Abstract:
Automatic speech recognition (ASR) has lately been a focus consideration
of researchers with respect to more convenient human-computer interaction. Despite
the successful implementation of ASR technology in different languages, employing this
technology in Arabic natural language processing (NLP) applications is limited and constrained
to a small vocabulary such as digits and control commands or a limited set of
words. Therefore, particular attention has been paid to promoting research in this field
to automate man-machine communication. We aim to examine the performance of two
popular ASR engines for identical Arabic speech collection.

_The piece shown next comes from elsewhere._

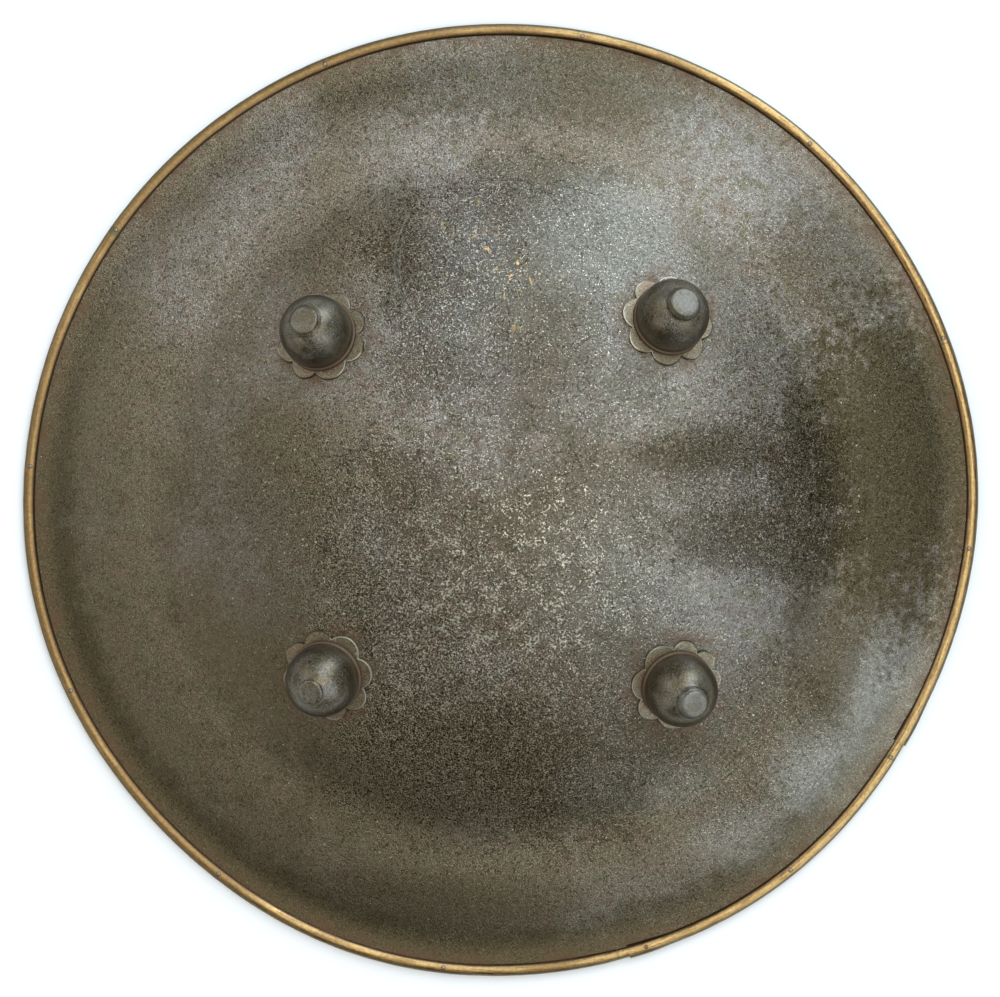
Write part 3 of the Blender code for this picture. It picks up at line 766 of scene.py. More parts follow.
def plate_steel_material():
    material, tree, shader, place = blank_metal("plate_steel")
    across, up, _ = separated(tree, place)
    flat = combined(tree, across, up)
    radius = vectors(tree, "LENGTH", flat)
    raised = carried(tree, "raised")

    # Broad tone: browner to the left and at the foot, greyer towards the upper right
    broad = shader_noise(tree, flat, 11.0, 2.0, 0.6, flat=True)
    lean = maths(tree, "MULTIPLY_ADD", across, 0.9, product(tree, up, 0.7))
    greyer_up_right = ranged(tree, maths(tree, "ADD", broad, lean), 0.34, 0.74)
    colour = mixed_colour(tree, greyer_up_right, BROWN_STEEL, GREY_STEEL)
    mottled = shader_noise(tree, flat, 75.0, 3.0, 0.75, flat=True)
    tinted = shader_noise(tree, vectors(tree, "ADD", flat, (0.7, 0.3, 0.0)), 95.0, 2.0, 0.65, flat=True)
    colour = mixed_colour(tree, ranged(tree, tinted, 0.52, 0.72, 0.0, 0.7), colour, OLIVE_STEEL)
    colour = mixed_colour(tree, ranged(tree, tinted, 0.48, 0.28, 0.0, 0.6), colour, RED_STEEL)
    torn = shader_noise(tree, flat, 260.0, 3.0, 0.7, flat=True)
    ragged = maths(tree, "MULTIPLY_ADD", mottled, 1.3, maths(tree, "MULTIPLY_ADD", torn, 1.7, -1.5))
    # Painted sheen, with some real rubbing: pale steel colour laid on the listed places
    sheen_and_rubbed = places_mask(tree, flat, product(tree, ragged, 0.6), SHEEN_AND_RUBBED_PLACES)
    colour = mixed_colour(tree, sheen_and_rubbed, colour, BARE_STEEL_AND_SHEEN)
    # Dark patina mixed with painted shade: the listed places, dark mottling, and the rim below
    dark = places_mask(tree, flat, ragged, DARK_PATCHES)
    dark = maths(tree, "MAXIMUM", dark, ranged(tree, mottled, 0.47, 0.25, 0.0, 0.4))
    # Painted shade: darker along the rim, most strongly towards the lower left, away from the light
    footward = vectors(tree, "DOT_PRODUCT", vectors(tree, "NORMALIZE", flat), FOOTWARD)
    rim_shade_margin = maths(tree, "ADD", radius, product(tree, maths(tree, "SUBTRACT", mottled, 0.5), 0.02))
    rim_shade_margin = product(tree, ranged(tree, rim_shade_margin, 0.196, 0.211), ranged(tree, footward, -0.6, 0.8, 0.25, 0.8))
    dark = maths(tree, "MAXIMUM", dark, rim_shade_margin)
    colour = mixed_colour(tree, dark, colour, DARK_PATINA_AND_SHADE)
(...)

The ASR engines include
the Carnegie Mellon University (CMU) Sphinx and the Hidden Markov Model Toolkit
(HTK). In fact, performing an ASR task using different recognizers will increase researcher
knowledge regarding which engine is the best fit for particular target applications,
as well as enhancing research in this field. In this paper, an experimental evaluation is
presented for both Sphinx and HTK recognizers using a new “in-house” Arabic continuous
speech corpus that contains a total of 15.93 hours (12.74 training hours and 3.19
testing hours). The vocabulary contains 30,986 words. In these experiments, we used
two text formats, Arabic characters for CMU Sphinx (PocketSphinx decoder) and Roman
characters for HTK (HVite decoder) because HTK expects Roman characters. The
experimental comparison shows that Sphinx outperforms (even in a shorter time) HTK.
In addition, this study demonstrates the intermediate steps followed for models training
including acoustic and language models.